**What needs to be done:** Quote the whole listing word for word, please.

══════════

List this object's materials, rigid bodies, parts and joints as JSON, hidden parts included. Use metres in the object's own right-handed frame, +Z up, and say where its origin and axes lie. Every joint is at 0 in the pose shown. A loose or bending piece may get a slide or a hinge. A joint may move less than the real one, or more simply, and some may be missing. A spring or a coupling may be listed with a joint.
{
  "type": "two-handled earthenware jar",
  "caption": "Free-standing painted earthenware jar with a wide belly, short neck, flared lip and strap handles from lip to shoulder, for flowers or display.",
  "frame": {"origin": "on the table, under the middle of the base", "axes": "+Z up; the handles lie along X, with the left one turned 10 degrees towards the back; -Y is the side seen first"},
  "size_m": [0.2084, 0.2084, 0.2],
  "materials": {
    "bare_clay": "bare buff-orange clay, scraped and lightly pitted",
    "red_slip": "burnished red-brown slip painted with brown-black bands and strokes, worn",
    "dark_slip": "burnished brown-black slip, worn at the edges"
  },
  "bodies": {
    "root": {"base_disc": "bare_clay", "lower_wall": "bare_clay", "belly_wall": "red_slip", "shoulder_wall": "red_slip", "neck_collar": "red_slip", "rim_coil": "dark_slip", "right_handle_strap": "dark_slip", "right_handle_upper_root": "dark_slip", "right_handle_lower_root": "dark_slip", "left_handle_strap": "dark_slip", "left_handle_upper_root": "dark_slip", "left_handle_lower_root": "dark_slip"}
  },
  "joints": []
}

══════════

**Solution to the problem:**
List this object's materials, rigid bodies, parts and joints as JSON, hidden parts included. Use metres in the object's own right-handed frame, +Z up, and say where its origin and axes lie. Every joint is at 0 in the pose shown. A loose or bending piece may get a slide or a hinge. A joint may move less than the real one, or more simply, and some may be missing. A spring or a coupling may be listed with a joint.
{
  "type": "two-handled earthenware jar",
  "caption": "Free-standing painted earthenware jar with a wide belly, short neck, flared lip and strap handles from lip to shoulder, for flowers or display.",
  "frame": {"origin": "on the table, under the middle of the base", "axes": "+Z up; the handles lie along X, with the left one turned 10 degrees towards the back; -Y is the side seen first"},
  "size_m": [0.2084, 0.2084, 0.2],
  "materials": {
    "bare_clay": "bare buff-orange clay, scraped and lightly pitted",
    "red_slip": "burnished red-brown slip painted with brown-black bands and strokes, worn",
    "dark_slip": "burnished brown-black slip, worn at the edges"
  },
  "bodies": {
    "root": {"base_disc": "bare_clay", "lower_wall": "bare_clay", "belly_wall": "red_slip", "shoulder_wall": "red_slip", "neck_collar": "red_slip", "rim_coil": "dark_slip", "right_handle_strap": "dark_slip", "right_handle_upper_root": "dark_slip", "right_handle_lower_root": "dark_slip", "left_handle_strap": "dark_slip", "left_handle_upper_root": "dark_slip", "left_handle_lower_root": "dark_slip"}
  },
  "joints": []
}